Aber nicht nur die „Externalitäten“ sind ein Problem. Ein weiterer großer Nachteil erwächst aus dem Grundsatz der Handlungsfreiheit. Es ist jedem selbst überlassen ob und mit wem er handelt. Der eigentlich positive Grundsatz der Selbstbestimmung, hat bisweilen auch deutliche negative Folgen. Sobald ein Machtgefälle vorhanden ist kann dieses missbraucht werden. Es können Notsituation ausgenutzt werden (Getränkepreise für Verdurstende), aber es kann auch zu einer Diskriminierung, z.B. bei der Einstellung von Arbeitnehmern oder bei der Vergabe von Mietwohnungen, kommen. Auch im finanziellen Leben gibt es diese Benachteiligungen. Noch vor einigen Jahren war es ein großes Problem, dass Teile der Bevölkerung keinen Zugang zu einem Konto hatten, weil Bankkunden mit niedrigem Einkommen und ohne Vermögen einfach abgelehnt wurden. Erst nach einer Veränderung der Rahmenbedingungen waren Banken verpflichtet auch solche Kunden anzunehmen. Aber nicht jede Differenzierung ist gleich eine gesellschaftlich nicht wünschenswerte Benachteiligung. Eine höhere Versicherungssumme für Fahranfänger ist zwar eine Benachteiligung, aber gesellschaftlich wünschenswert. Man kann allgemein feststellen, dass neben negativen gesamtgesellschaftlichen Auswirkungen, wie der Umweltverschmutzung, auch individuelle Benachteiligungen auftreten können, die nicht wünschenswert sind, wie z.B. bei der Kontoeröffnung.

Zwar lässt sich eine Ungleichbehandlung auch bei kleineren Vertragsbeziehungen feststellen (Einlass in die Disco), allerdings gesellschaftliche Relevanz haben vor allem die Bereiche Arbeitsvertrag, Mietvertrag und Kreditvertrag.
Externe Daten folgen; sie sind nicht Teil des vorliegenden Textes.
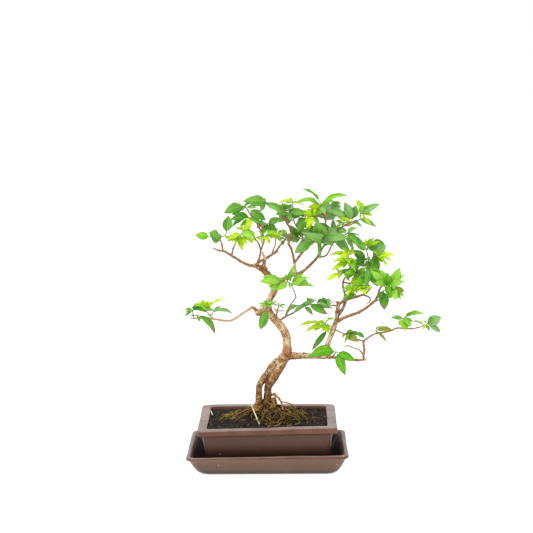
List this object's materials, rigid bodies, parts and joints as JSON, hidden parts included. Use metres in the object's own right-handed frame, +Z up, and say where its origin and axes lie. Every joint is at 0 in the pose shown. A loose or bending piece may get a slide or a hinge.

Um die Machtgefälle z.B. zwischen Arbeitgebern und Arbeitnehmern hier abzumildern wurden Gewerkschaften gefördert oder Betriebsräte mit besonderen Rechten ausgestattet. Ferner ist es z.B. Arbeitgebern gar nicht erlaubt gewisse Daten vom Arbeitnehmer zu erfragen. Allerdings gibt es nicht in allen Bereichen Regeln, welche die Machtgefälle ausgleichen. So sind Mieter auf den Willen des Vermieters angewiesen, einer Diskriminierung häufig schutzlos ausgeliefert. Ähnlich sieht dies bei der Vergabe von Krediten aus.